L'Envers du Décor : Contradictions et Défis
Malgré les avancées qu’il a pu apporter dans certains domaines, la centralisation du pouvoir et les dérives autoritaires marquent la seconde moitié de son règne. Mobutu, bien que désireux de moderniser le pays, met en place un système de gouvernance de plus en plus autocratique, où la liberté d’expression et d’opposition est sévèrement réprimée. Le contrôle des médias et l’étouffement de toute forme d’opposition vont assombrir les réussites initiales de son mandat.

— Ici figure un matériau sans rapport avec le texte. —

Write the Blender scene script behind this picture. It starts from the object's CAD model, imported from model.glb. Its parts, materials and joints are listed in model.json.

La corruption et l’incompétence administrative se développent dans un contexte où les richesses naturelles du pays sont mal exploitées. Au lieu de contribuer au bien-être des populations, elles sont accaparées par Mobutu et son entourage, au détriment de la majorité des Congolais. Les réformes économiques, bien que lancées dans une perspective de développement, finissent par nourrir des inégalités croissantes, ce qui fragilise l’économie du pays.
L'Heritage de Mobutu
Malgré ces dérives, il est incontestable que Mobutu a joué un rôle déterminant dans la construction du Zaïre. Il a marqué son époque par une forte volonté d’affirmer la souveraineté de son pays et de son continent. L’infrastructure qu’il a laissée, bien qu’inégale et souvent dégradée, témoigne de son ambition de moderniser le pays. Son projet de nationalisme africain, au-delà des imperfections, reste un symbole fort d’un leader qui a voulu placer l’indépendance et la fierté africaine au centre de sa gouvernance.

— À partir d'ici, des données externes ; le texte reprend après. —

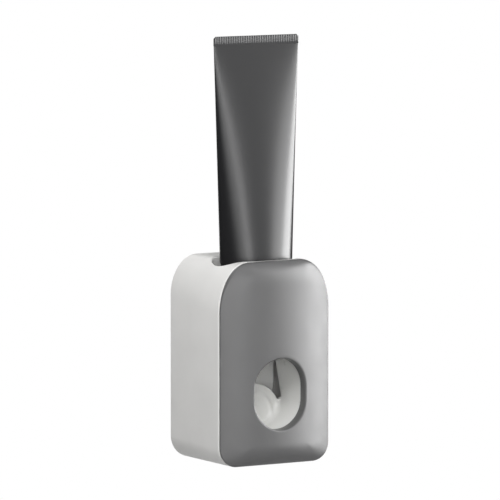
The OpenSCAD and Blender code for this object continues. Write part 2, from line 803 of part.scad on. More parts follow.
module tube_form() {
  rings = concat(
    [for (i = [0 : lower_rings]) lower_ring(i / lower_rings)],
    [for (i = [1 : upper_rings]) upper_ring(i / upper_rings)]);
  n = len(rings);
  skin = [for (i = [0 : n - 2]) for (k = [0 : ring_sides - 1])
    let (a = i * ring_sides + k, b = i * ring_sides + (k + 1) % ring_sides)
    each [[a, a + ring_sides, b], [b, a + ring_sides, b + ring_sides]]];
  caps = [[for (k = [0 : ring_sides - 1]) k],
    [for (k = [0 : ring_sides - 1]) n * ring_sides - 1 - k]];
  polyhedron([for (r = rings) each r], concat(skin, caps));
}

// Plan of the crimp: a grooved strip
module crimp_plan() {
  step = fin_w / crimp_ribs;
  edge = [for (i = [0 : 2 * crimp_ribs]) [-fin_w / 2 + i * step / 2,
    crimp_t / 2 - (i % 2 == 0 ? groove_d : 0)]];
  polygon(concat(edge, [for (i = [2 * crimp_ribs : -1 : 0]) [edge[i][0], -edge[i][1]]]));
}

module tube_sleeve() {
  color("dimgray") from_bottom() translate([0, axis_y, 0]) rotate([0, 0, -tube_turn]) {
    tube_form();
    intersection() {
      translate([0, 0, flat_z]) linear_extrude(crimp_h) crimp_plan();
      along_y(-crimp_t, crimp_t) polygon([
        [-fin_w / 2, flat_z - 1],
        [fin_w / 2, flat_z - 1],
        [fin_w / 2, tube_top_z - crimp_bevel],
        [fin_w / 2 - crimp_bevel, tube_top_z],
        [-fin_w / 2 + crimp_bevel, tube_top_z],
        [-fin_w / 2, tube_top_z - crimp_bevel]]);
    }
  }
}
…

Bien que son héritage soit teinté de contradictions et de luttes pour le pouvoir, Mobutu demeure une figure emblématique de l’histoire du Congo. Le Zaïre qu’il a façonné a été à la fois un laboratoire d’utopies et un territoire de conflits. Mais dans le panorama complexe de son règne, il est essentiel de se rappeler les aspects positifs qu’il a pu insuffler à son pays, en dépit des échecs qu’il a accumulés. Son nom, comme celui de la nation qu’il a créée, restera à jamais une réflexion sur les hauts et les bas d’un rêve politique africain, porté par un homme déterminé à changer le destin de son peuple.